DATA SHOWN
________________________
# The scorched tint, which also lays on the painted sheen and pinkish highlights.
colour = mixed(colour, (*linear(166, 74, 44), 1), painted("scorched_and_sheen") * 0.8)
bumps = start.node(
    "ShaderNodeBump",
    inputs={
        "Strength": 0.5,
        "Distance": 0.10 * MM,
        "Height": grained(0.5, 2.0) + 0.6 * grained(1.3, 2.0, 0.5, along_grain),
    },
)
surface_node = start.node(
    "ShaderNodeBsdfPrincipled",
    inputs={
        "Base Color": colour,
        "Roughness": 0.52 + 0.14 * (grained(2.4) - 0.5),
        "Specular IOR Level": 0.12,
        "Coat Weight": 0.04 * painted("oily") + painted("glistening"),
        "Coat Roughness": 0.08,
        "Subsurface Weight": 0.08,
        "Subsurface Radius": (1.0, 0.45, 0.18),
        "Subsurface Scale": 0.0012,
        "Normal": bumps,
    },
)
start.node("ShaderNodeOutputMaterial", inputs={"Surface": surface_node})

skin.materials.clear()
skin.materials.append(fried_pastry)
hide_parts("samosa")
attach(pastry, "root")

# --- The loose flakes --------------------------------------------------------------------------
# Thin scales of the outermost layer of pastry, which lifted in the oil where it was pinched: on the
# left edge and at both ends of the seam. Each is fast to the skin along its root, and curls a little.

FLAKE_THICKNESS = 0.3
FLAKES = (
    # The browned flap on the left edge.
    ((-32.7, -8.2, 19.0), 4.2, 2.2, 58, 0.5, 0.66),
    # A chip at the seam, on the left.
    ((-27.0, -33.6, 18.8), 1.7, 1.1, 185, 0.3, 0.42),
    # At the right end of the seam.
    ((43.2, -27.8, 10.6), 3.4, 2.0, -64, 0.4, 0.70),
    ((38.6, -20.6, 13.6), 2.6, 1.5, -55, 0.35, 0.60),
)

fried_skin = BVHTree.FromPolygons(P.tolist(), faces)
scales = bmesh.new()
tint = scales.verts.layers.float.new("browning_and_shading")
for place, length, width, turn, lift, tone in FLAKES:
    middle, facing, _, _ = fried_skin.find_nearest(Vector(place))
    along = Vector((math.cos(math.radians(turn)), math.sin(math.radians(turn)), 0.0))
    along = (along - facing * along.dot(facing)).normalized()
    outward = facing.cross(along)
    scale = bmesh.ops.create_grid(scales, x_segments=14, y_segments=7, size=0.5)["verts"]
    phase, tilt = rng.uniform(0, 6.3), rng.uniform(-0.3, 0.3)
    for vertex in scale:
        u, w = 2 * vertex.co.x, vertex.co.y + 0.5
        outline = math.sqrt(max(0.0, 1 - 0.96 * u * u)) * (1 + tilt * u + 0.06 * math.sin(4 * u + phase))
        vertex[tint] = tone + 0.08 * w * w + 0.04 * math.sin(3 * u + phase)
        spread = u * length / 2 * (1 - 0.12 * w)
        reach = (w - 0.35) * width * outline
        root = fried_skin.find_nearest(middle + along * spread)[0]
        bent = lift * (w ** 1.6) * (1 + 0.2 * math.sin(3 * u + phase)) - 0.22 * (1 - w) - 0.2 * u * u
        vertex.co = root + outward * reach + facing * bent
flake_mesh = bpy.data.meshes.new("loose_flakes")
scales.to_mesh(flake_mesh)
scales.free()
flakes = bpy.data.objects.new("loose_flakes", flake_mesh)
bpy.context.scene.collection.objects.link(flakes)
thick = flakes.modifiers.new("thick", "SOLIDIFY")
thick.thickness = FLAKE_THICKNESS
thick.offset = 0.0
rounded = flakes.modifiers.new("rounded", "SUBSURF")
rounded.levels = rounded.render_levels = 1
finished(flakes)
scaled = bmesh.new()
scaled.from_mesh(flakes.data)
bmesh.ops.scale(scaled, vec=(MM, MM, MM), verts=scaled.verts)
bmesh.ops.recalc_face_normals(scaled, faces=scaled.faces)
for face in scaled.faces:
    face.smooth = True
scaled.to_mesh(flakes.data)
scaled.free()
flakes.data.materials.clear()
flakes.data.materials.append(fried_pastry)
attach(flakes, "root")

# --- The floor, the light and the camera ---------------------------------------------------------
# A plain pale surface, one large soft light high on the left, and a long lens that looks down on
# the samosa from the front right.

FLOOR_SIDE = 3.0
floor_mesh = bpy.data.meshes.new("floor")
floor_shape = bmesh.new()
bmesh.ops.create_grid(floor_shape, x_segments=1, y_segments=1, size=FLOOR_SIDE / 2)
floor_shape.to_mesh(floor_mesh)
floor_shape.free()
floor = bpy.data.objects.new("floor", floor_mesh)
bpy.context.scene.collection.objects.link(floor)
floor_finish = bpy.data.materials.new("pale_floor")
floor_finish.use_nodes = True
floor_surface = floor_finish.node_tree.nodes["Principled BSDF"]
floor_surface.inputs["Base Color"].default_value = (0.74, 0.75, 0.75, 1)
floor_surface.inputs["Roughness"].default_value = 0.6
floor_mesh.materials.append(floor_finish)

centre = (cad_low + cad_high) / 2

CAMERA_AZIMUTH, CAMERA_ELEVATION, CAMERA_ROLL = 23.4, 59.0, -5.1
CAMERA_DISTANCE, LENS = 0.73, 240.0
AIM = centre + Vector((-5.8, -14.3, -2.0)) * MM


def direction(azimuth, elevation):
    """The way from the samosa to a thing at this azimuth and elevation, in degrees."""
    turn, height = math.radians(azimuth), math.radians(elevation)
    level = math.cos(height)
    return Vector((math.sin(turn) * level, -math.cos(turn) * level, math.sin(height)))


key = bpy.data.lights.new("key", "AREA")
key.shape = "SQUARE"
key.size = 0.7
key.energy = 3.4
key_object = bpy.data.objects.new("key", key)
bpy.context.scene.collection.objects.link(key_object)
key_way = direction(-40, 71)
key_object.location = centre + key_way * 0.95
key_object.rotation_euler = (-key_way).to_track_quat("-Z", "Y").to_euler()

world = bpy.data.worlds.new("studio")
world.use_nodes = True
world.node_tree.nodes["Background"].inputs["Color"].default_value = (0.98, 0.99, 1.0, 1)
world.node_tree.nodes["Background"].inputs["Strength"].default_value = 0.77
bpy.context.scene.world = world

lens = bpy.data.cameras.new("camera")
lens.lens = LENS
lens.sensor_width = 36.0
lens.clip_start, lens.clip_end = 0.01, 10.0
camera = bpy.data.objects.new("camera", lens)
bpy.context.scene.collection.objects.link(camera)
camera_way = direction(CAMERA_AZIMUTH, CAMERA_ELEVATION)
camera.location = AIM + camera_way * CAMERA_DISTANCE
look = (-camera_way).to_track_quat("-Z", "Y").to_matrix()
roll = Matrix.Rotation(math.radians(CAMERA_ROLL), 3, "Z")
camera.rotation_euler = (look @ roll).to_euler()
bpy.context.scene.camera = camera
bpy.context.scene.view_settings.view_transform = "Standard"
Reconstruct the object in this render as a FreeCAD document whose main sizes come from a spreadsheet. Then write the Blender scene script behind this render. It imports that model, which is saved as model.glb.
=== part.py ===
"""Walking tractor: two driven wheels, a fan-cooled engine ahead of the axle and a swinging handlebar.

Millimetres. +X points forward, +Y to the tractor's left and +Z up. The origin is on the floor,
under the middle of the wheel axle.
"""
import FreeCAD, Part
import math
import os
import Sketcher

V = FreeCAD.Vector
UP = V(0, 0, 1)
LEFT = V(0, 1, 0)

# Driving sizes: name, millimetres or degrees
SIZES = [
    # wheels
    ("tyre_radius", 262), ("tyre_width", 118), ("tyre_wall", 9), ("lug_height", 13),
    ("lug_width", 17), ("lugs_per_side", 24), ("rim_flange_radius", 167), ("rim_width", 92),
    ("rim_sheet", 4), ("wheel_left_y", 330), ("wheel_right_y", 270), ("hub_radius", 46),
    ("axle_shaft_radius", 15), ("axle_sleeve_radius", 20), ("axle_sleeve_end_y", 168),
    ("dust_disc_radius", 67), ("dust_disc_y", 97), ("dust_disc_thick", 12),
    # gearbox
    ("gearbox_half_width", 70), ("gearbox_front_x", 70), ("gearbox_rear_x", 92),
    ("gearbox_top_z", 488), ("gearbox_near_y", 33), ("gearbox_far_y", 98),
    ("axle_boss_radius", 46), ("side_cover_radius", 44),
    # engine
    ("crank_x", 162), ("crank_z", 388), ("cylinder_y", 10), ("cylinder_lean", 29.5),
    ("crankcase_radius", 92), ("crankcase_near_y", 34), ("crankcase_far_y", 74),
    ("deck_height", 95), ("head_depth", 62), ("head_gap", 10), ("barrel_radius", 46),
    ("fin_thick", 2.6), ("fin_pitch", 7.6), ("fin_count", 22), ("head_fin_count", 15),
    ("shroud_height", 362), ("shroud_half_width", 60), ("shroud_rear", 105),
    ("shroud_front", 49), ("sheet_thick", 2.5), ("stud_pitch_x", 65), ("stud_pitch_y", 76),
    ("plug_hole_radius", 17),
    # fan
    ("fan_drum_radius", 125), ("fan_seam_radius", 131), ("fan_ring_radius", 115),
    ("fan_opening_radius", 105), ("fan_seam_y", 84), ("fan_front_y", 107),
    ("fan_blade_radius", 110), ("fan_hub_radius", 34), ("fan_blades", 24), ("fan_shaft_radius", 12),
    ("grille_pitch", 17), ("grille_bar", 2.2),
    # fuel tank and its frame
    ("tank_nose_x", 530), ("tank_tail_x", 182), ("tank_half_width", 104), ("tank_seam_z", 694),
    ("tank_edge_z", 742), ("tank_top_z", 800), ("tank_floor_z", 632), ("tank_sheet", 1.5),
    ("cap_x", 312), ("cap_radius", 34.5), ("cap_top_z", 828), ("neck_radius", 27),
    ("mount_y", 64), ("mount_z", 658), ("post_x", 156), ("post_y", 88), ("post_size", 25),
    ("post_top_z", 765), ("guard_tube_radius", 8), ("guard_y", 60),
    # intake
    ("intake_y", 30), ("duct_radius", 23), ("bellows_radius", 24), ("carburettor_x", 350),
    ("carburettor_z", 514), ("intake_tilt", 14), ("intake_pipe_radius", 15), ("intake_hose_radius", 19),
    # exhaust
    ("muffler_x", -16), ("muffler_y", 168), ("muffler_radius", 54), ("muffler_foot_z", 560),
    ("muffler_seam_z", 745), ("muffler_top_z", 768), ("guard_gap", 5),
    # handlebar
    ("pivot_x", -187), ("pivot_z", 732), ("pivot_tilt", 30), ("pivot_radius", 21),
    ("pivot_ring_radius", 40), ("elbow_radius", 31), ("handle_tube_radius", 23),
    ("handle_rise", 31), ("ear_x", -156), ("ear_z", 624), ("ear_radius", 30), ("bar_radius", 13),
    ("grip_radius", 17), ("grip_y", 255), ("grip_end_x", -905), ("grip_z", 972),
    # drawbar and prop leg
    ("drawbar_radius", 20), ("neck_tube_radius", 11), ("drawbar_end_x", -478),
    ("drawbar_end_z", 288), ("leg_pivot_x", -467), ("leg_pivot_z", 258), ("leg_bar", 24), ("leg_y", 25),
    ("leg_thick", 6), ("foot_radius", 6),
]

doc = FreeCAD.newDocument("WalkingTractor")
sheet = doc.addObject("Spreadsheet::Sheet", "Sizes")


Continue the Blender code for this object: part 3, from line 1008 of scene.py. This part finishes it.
________________________
GIVEN TASK
Using the listing above, locate the lines that hold "this" and copy each one.

FULL OUTPUT
    """The way from the samosa to a thing at this azimuth and elevation, in degrees."""
Reconstruct the object in this render as a FreeCAD document whose main sizes come from a spreadsheet. Then write the Blender scene script behind this render. It imports that model, which is saved as model.glb.
Continue the Blender code for this object: part 3, from line 1008 of scene.py. This part finishes it.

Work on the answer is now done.